Task -> Count, in the entries below, the lines in which "slides" occurs. Give the number, nothing more.

Source records ->
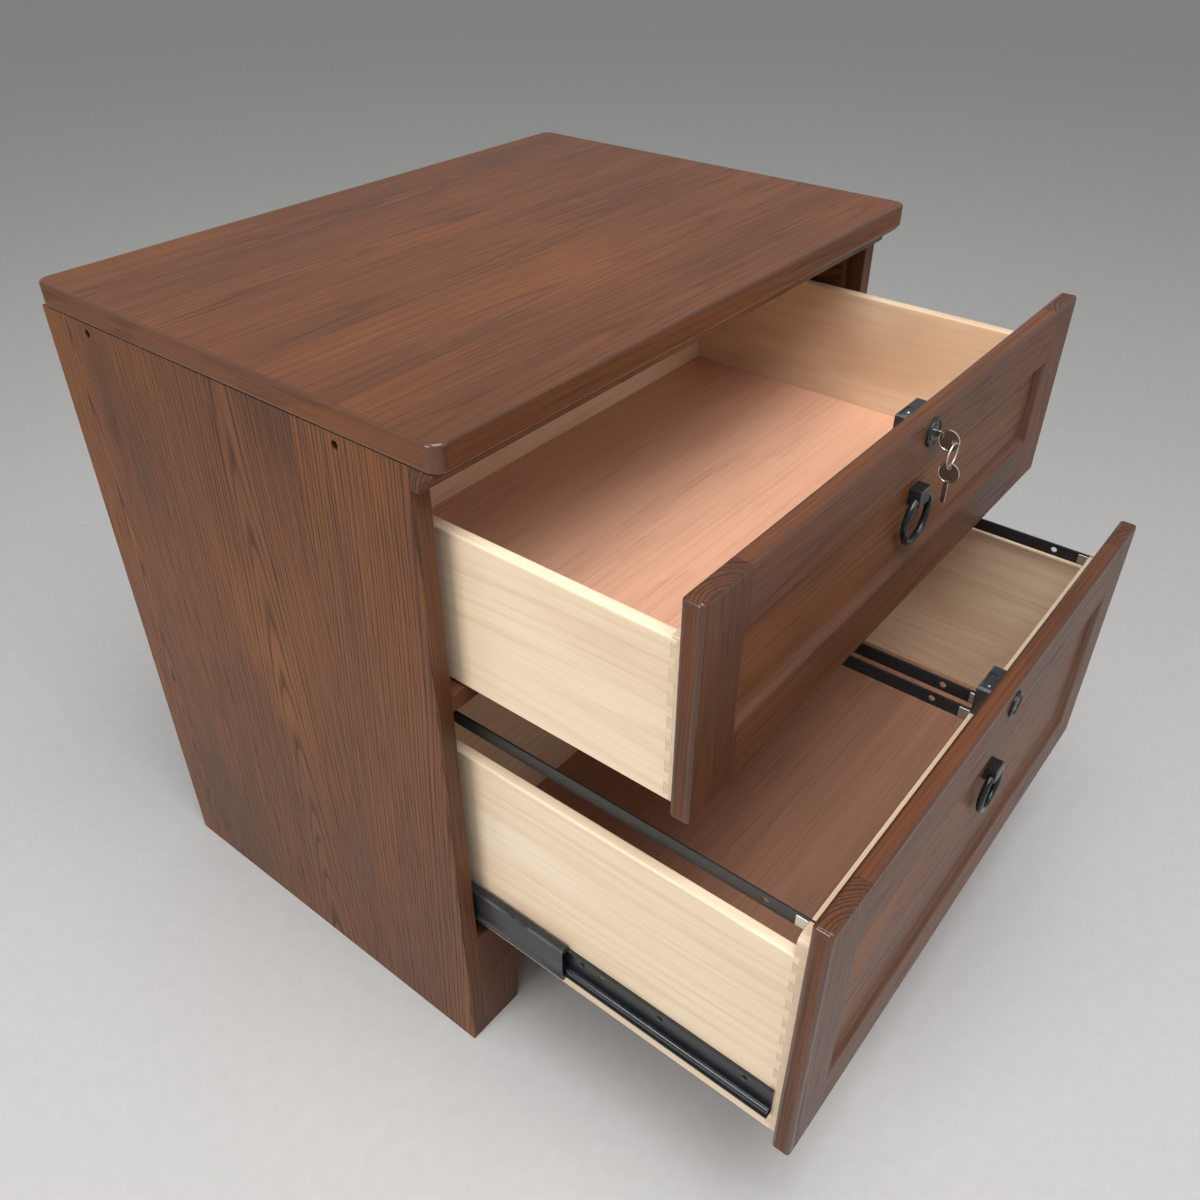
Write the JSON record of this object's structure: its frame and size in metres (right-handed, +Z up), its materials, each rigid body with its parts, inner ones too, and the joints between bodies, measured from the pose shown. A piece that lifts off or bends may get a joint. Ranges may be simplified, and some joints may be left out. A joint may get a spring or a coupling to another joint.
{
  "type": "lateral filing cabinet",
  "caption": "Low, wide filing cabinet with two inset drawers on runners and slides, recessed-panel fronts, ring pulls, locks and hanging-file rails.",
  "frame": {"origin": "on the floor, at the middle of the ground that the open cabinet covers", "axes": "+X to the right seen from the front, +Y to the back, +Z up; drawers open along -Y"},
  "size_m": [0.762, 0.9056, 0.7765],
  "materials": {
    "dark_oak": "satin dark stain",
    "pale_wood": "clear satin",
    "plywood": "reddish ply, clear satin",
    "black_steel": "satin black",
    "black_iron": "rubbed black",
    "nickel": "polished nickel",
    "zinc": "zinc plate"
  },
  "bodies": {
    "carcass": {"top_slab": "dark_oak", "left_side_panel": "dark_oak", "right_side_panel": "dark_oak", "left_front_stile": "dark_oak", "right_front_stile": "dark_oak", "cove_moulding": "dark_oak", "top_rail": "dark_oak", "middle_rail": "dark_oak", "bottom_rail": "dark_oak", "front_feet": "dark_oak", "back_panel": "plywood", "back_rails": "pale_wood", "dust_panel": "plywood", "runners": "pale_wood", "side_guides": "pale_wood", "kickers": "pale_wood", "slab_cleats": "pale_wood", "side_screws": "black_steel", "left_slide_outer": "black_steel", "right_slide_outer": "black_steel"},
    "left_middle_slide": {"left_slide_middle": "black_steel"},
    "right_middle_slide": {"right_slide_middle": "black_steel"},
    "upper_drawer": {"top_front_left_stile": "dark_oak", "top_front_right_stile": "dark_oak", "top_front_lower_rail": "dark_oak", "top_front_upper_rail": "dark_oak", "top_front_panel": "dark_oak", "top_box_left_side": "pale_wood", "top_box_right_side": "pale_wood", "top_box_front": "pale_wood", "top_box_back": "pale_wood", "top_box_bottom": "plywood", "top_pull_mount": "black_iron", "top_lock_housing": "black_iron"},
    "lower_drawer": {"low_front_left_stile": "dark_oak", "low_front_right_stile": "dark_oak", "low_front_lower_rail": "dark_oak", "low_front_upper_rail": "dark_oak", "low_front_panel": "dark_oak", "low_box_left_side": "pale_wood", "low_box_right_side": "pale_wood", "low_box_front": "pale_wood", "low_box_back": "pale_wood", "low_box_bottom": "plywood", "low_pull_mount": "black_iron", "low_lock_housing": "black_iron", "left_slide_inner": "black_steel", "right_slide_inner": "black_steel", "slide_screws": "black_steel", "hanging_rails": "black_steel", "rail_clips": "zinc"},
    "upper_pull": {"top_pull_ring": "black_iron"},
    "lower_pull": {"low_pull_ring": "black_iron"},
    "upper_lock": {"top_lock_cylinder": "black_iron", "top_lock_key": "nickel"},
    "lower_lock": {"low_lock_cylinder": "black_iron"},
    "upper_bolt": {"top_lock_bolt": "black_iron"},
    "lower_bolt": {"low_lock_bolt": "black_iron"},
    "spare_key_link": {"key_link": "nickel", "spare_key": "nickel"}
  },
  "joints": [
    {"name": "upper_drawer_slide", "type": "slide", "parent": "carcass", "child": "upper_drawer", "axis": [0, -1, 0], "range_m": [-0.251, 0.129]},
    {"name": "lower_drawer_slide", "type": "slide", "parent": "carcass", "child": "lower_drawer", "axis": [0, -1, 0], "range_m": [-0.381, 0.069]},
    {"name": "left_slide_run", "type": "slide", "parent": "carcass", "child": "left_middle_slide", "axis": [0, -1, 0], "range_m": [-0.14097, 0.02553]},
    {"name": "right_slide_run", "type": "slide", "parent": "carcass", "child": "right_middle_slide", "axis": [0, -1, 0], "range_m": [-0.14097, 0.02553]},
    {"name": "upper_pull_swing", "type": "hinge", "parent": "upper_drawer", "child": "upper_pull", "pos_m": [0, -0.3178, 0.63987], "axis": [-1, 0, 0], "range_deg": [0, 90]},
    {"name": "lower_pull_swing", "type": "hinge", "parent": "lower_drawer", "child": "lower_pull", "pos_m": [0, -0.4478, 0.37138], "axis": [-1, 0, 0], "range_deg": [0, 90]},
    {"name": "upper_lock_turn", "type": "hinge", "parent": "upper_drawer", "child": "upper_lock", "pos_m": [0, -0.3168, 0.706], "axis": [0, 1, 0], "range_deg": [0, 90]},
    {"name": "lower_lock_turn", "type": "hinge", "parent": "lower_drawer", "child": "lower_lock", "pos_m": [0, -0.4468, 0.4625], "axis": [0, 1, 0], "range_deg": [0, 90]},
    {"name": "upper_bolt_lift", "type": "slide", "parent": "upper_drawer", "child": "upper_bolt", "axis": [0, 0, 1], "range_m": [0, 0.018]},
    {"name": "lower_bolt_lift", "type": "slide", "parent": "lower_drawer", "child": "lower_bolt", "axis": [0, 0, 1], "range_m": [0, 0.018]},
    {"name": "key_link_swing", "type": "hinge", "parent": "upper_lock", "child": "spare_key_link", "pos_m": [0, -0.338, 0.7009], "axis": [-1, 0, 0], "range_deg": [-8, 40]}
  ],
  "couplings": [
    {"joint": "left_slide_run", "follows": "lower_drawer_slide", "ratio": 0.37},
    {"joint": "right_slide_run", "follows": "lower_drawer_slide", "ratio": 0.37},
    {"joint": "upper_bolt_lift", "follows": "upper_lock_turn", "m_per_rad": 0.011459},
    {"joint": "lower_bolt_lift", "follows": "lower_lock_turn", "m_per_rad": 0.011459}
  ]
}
---
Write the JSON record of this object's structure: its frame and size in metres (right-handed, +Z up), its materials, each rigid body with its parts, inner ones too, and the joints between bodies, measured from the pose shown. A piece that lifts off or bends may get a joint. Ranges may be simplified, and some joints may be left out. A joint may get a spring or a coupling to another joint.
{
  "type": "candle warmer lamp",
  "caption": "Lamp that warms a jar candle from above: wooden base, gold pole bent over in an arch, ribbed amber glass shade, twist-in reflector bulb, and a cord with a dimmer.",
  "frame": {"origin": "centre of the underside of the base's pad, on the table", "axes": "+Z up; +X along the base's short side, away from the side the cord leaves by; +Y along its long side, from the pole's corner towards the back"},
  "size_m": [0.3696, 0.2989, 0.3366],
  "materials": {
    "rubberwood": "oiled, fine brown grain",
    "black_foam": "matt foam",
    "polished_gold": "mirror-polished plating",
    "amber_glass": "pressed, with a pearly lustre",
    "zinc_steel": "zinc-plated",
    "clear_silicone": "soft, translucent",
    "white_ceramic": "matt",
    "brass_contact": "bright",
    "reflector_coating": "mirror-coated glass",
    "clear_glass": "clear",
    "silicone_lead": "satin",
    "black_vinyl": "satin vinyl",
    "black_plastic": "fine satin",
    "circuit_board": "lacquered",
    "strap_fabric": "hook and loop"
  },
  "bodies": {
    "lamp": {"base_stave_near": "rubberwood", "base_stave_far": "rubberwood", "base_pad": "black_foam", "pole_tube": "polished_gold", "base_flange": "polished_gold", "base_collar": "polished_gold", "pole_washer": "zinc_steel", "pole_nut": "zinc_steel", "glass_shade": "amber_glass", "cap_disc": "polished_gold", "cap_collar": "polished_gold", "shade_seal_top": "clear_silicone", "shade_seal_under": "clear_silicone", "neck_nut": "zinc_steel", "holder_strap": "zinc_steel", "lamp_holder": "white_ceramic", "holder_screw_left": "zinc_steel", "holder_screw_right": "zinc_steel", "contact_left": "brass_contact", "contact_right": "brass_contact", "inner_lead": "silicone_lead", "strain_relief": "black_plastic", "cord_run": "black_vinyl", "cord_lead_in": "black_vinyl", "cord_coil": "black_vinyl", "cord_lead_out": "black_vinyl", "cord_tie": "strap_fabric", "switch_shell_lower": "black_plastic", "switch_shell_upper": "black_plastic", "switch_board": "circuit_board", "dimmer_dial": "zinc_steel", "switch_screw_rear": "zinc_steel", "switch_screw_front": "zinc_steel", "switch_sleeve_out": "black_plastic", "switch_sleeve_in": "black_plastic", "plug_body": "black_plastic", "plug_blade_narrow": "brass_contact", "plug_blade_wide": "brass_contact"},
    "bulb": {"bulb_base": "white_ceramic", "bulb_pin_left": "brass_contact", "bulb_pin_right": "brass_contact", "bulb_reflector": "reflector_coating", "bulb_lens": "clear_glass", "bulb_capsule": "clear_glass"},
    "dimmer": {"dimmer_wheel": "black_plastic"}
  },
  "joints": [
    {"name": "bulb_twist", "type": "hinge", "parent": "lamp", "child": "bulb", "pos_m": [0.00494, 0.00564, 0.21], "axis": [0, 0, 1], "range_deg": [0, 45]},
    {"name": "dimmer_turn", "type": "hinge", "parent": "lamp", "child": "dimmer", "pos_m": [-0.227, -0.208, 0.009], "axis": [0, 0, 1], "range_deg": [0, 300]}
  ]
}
* * *
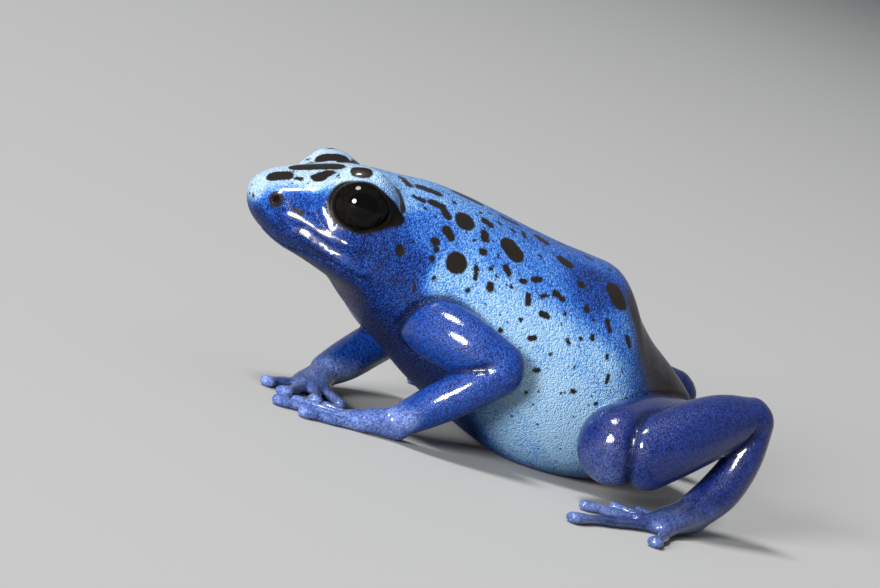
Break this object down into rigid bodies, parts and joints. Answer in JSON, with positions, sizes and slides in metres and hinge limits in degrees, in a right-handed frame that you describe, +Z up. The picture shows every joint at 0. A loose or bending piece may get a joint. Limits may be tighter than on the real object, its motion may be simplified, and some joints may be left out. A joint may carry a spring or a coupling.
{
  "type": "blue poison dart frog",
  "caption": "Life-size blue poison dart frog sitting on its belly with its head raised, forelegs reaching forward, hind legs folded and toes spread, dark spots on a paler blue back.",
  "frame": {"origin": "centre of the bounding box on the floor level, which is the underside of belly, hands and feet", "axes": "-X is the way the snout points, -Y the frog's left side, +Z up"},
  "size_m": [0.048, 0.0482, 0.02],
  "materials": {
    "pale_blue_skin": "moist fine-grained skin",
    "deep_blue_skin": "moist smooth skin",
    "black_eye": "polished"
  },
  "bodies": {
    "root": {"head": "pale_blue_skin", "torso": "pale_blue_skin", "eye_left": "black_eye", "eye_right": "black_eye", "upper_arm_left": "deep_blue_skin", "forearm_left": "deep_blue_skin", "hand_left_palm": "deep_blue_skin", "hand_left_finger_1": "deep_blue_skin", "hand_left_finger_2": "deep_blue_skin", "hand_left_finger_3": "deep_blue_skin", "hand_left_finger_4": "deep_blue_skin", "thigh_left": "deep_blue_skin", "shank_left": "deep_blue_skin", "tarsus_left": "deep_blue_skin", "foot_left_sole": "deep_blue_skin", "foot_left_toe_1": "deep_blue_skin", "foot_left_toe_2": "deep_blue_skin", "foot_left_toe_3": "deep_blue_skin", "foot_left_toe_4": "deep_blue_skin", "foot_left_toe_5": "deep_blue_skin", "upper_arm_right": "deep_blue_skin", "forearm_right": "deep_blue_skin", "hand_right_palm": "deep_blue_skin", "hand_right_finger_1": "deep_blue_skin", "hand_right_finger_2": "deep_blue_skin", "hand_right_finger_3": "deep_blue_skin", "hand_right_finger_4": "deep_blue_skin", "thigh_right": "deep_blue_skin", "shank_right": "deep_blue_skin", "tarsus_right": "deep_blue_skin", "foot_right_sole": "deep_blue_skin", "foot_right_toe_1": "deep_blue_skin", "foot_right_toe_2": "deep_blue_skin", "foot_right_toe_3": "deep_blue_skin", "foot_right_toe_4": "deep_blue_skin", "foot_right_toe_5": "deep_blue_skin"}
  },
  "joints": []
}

Completed task -> 2